Наконец нам на помощь пришли обитатели одной маленькой деревушки, расположенной очень далеко от того места, где застряли наши машины. Здесь собрались мужчины, женщины и дети, и стальной ритм песни сразу объединил их усилия. И то, что оказалось неподвластно сотням механических лошадиных сил, было совершено силами человеческими.

Благодаря их самоотверженной помощи нам все-таки удалось преодолеть эти последние три с половиной километра воды, грязи и болота. Были перенесены буквально на руках триста килограммов сахара, двести килограммов табака (весь сахар и табак мы подарили нашим добровольным помощникам), две тысячи литров бензина, вся съемочная аппаратура, электрический генератор для магнитофонов и многие другие грузы, столь же тяжелые, сколь и полезные.

Наконец земля перестала уходить у нас из-под ног, мы сели в машины и поехали дальше. Долго еще за нами следом бежали наши новые друзья и громко кричали:

— Прощайте, прощайте, до свидания! Приезжайте к нам снова!

Едва ли эти добрые и чистосердечные люди отдавали себе отчет в том, что, чем меньше они будут иметь дело с белым человеком, тем для них же будет лучше.

Мы поднимаемся все выше и выше в горы, где дождь не так опасен для наших машин, как в низинах. Потом мы останавливаемся, оставляем машины под присмотром пятерых африканцев, а сами идем дальше пешком.

Каждое утро в пять часов наши проводники разбегаются в разные стороны, разыскивая следы слонов. Примерно через час они возвращаются и, немного посоветовавшись, сообщают нам, какие следы оставлены именно тем стадом, которое мы преследуем, и куда ведут самые свежие следы.

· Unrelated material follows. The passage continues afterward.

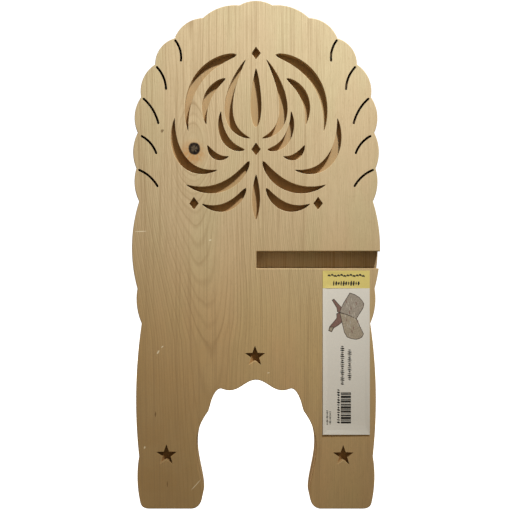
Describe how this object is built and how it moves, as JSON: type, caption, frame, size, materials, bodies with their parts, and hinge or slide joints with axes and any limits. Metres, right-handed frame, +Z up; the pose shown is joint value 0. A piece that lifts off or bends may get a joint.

После этого мы, трое белых, в сопровождении носильщиков, с ружьями и кинокамерами начинаем очередной переход, а остальные двести носильщиков убирают палатки, упаковывают вещи и длинной вереницей следуют за нами.

Однажды утром около пяти часов меня разбудили чьи-то голоса. Когда я выглянул из-под противомоскитной сетки, один из проводников указал на несколько огромных следов, которые оставил слон как раз посередине между моей палаткой и палаткой Карапи. Очевидно, слоны, которых мы преследовали вчера, решили навестить нас и прошли ночью через весь лагерь, не причинив нам ни малейшего вреда, хотя единственной нашей защитой от этих гигантов были тонкие противомоскитные сетки.

— Ведь не могли же они не почуять, что мы находимся совсем рядом? — удивился Карапи. — Почему же они не напали на нас?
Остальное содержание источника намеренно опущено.